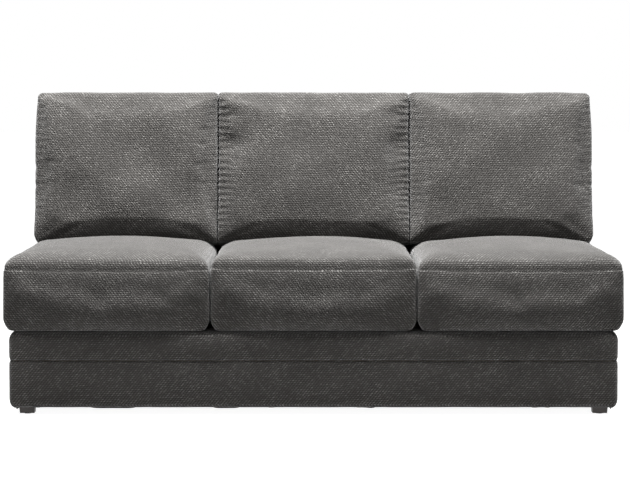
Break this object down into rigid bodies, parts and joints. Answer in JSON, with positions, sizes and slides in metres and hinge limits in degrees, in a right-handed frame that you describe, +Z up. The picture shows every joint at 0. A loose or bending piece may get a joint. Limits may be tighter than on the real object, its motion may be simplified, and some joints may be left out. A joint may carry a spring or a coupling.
{
  "type": "armless sofa",
  "caption": "Armless sofa in warm grey chenille with loose boxed seat cushions, loose back cushions and short dark feet.",
  "frame": {"origin": "on the floor, middle of the width and of the depth", "axes": "+X along the width to the right seen from the front, +Y to the rear, +Z up"},
  "size_m": [1.98, 1.143, 1.0291],
  "materials": {
    "upholstery": "chunky chenille weave, warm grey",
    "filling": "matt",
    "lining": "plain woven",
    "dust_cloth": "matt",
    "timber": "unfinished",
    "dark_wood": "satin",
    "glide_plastic": "matt",
    "zinc_steel": "bright zinc",
    "spring_wire": "drawn wire"
  },
  "bodies": {
    "frame": {"back_end_cover_left": "upholstery", "back_end_cover_right": "upholstery", "back_pad": "filling", "back_post_inner_left": "timber", "back_post_inner_right": "timber", "back_post_outer_left": "timber", "back_post_outer_right": "timber", "back_spring_clips": "zinc_steel", "back_springs_centre": "spring_wire", "back_springs_left": "spring_wire", "back_springs_right": "spring_wire", "corner_blocks": "timber", "deck_cover": "lining", "deck_pad": "filling", "dust_cover": "dust_cloth", "end_cover_left": "upholstery", "end_cover_right": "upholstery", "foot_bolts": "zinc_steel", "foot_front_left": "dark_wood", "foot_front_right": "dark_wood", "foot_glides": "glide_plastic", "foot_nuts": "zinc_steel", "foot_rear_left": "dark_wood", "foot_rear_right": "dark_wood", "front_border_cover": "upholstery", "front_edge_roll": "filling", "front_panel_cover": "upholstery", "front_rail": "timber", "inside_back_cover": "upholstery", "lower_back_rails": "timber", "outside_back_cover": "upholstery", "rear_rail": "timber", "rear_seat_rail": "timber", "seat_springs_centre": "spring_wire", "seat_springs_left": "spring_wire", "seat_springs_right": "spring_wire", "seat_stretchers": "timber", "side_rail_left": "timber", "side_rail_right": "timber", "spring_clips_front": "zinc_steel", "spring_clips_rear": "zinc_steel", "spring_tie_wires": "spring_wire", "top_rail": "timber"},
    "seat_cushion_left": {"seat_cushion_cover_left": "upholstery", "seat_cushion_fill_left": "filling"},
    "back_cushion_left": {"back_cushion_cover_left": "upholstery", "back_cushion_fill_left": "filling"},
    "seat_cushion_centre": {"seat_cushion_cover_centre": "upholstery", "seat_cushion_fill_centre": "filling"},
    "back_cushion_centre": {"back_cushion_cover_centre": "upholstery", "back_cushion_fill_centre": "filling"},
    "seat_cushion_right": {"seat_cushion_cover_right": "upholstery", "seat_cushion_fill_right": "filling"},
    "back_cushion_right": {"back_cushion_cover_right": "upholstery", "back_cushion_fill_right": "filling"}
  },
  "joints": [
    {"name": "seat_left_pull", "type": "slide", "parent": "frame", "child": "seat_cushion_left", "axis": [0, -1, 0], "range_m": [0, 0.45]},
    {"name": "back_left_lift", "type": "slide", "parent": "frame", "child": "back_cushion_left", "axis": [0, 0.165, 0.9863], "range_m": [0, 0.35]},
    {"name": "seat_centre_pull", "type": "slide", "parent": "frame", "child": "seat_cushion_centre", "axis": [0, -1, 0], "range_m": [0, 0.45]},
    {"name": "back_centre_lift", "type": "slide", "parent": "frame", "child": "back_cushion_centre", "axis": [0, 0.165, 0.9863], "range_m": [0, 0.35]},
    {"name": "seat_right_pull", "type": "slide", "parent": "frame", "child": "seat_cushion_right", "axis": [0, -1, 0], "range_m": [0, 0.45]},
    {"name": "back_right_lift", "type": "slide", "parent": "frame", "child": "back_cushion_right", "axis": [0, 0.165, 0.9863], "range_m": [0, 0.35]}
  ]
}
☆ ☆ ☆ ☆ ☆
_EXERCISE BRIEF_
Please return the data above exactly as given.

_COMPLETE RESPONSE_
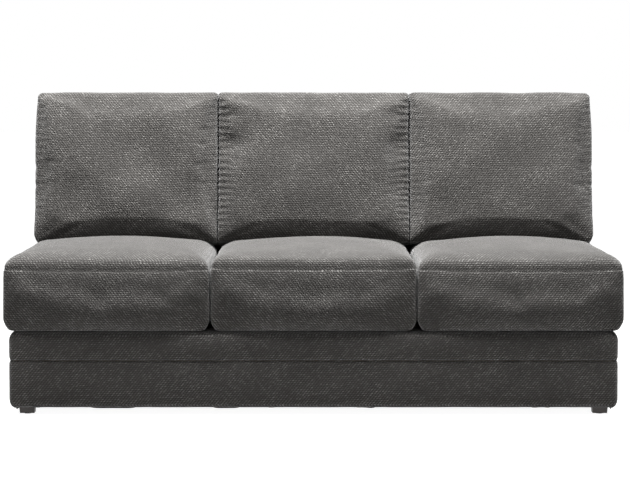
Break this object down into rigid bodies, parts and joints. Answer in JSON, with positions, sizes and slides in metres and hinge limits in degrees, in a right-handed frame that you describe, +Z up. The picture shows every joint at 0. A loose or bending piece may get a joint. Limits may be tighter than on the real object, its motion may be simplified, and some joints may be left out. A joint may carry a spring or a coupling.
{
  "type": "armless sofa",
  "caption": "Armless sofa in warm grey chenille with loose boxed seat cushions, loose back cushions and short dark feet.",
  "frame": {"origin": "on the floor, middle of the width and of the depth", "axes": "+X along the width to the right seen from the front, +Y to the rear, +Z up"},
  "size_m": [1.98, 1.143, 1.0291],
  "materials": {
    "upholstery": "chunky chenille weave, warm grey",
    "filling": "matt",
    "lining": "plain woven",
    "dust_cloth": "matt",
    "timber": "unfinished",
    "dark_wood": "satin",
    "glide_plastic": "matt",
    "zinc_steel": "bright zinc",
    "spring_wire": "drawn wire"
  },
  "bodies": {
    "frame": {"back_end_cover_left": "upholstery", "back_end_cover_right": "upholstery", "back_pad": "filling", "back_post_inner_left": "timber", "back_post_inner_right": "timber", "back_post_outer_left": "timber", "back_post_outer_right": "timber", "back_spring_clips": "zinc_steel", "back_springs_centre": "spring_wire", "back_springs_left": "spring_wire", "back_springs_right": "spring_wire", "corner_blocks": "timber", "deck_cover": "lining", "deck_pad": "filling", "dust_cover": "dust_cloth", "end_cover_left": "upholstery", "end_cover_right": "upholstery", "foot_bolts": "zinc_steel", "foot_front_left": "dark_wood", "foot_front_right": "dark_wood", "foot_glides": "glide_plastic", "foot_nuts": "zinc_steel", "foot_rear_left": "dark_wood", "foot_rear_right": "dark_wood", "front_border_cover": "upholstery", "front_edge_roll": "filling", "front_panel_cover": "upholstery", "front_rail": "timber", "inside_back_cover": "upholstery", "lower_back_rails": "timber", "outside_back_cover": "upholstery", "rear_rail": "timber", "rear_seat_rail": "timber", "seat_springs_centre": "spring_wire", "seat_springs_left": "spring_wire", "seat_springs_right": "spring_wire", "seat_stretchers": "timber", "side_rail_left": "timber", "side_rail_right": "timber", "spring_clips_front": "zinc_steel", "spring_clips_rear": "zinc_steel", "spring_tie_wires": "spring_wire", "top_rail": "timber"},
    "seat_cushion_left": {"seat_cushion_cover_left": "upholstery", "seat_cushion_fill_left": "filling"},
    "back_cushion_left": {"back_cushion_cover_left": "upholstery", "back_cushion_fill_left": "filling"},
    "seat_cushion_centre": {"seat_cushion_cover_centre": "upholstery", "seat_cushion_fill_centre": "filling"},
    "back_cushion_centre": {"back_cushion_cover_centre": "upholstery", "back_cushion_fill_centre": "filling"},
    "seat_cushion_right": {"seat_cushion_cover_right": "upholstery", "seat_cushion_fill_right": "filling"},
    "back_cushion_right": {"back_cushion_cover_right": "upholstery", "back_cushion_fill_right": "filling"}
  },
  "joints": [
    {"name": "seat_left_pull", "type": "slide", "parent": "frame", "child": "seat_cushion_left", "axis": [0, -1, 0], "range_m": [0, 0.45]},
    {"name": "back_left_lift", "type": "slide", "parent": "frame", "child": "back_cushion_left", "axis": [0, 0.165, 0.9863], "range_m": [0, 0.35]},
    {"name": "seat_centre_pull", "type": "slide", "parent": "frame", "child": "seat_cushion_centre", "axis": [0, -1, 0], "range_m": [0, 0.45]},
    {"name": "back_centre_lift", "type": "slide", "parent": "frame", "child": "back_cushion_centre", "axis": [0, 0.165, 0.9863], "range_m": [0, 0.35]},
    {"name": "seat_right_pull", "type": "slide", "parent": "frame", "child": "seat_cushion_right", "axis": [0, -1, 0], "range_m": [0, 0.45]},
    {"name": "back_right_lift", "type": "slide", "parent": "frame", "child": "back_cushion_right", "axis": [0, 0.165, 0.9863], "range_m": [0, 0.35]}
  ]
}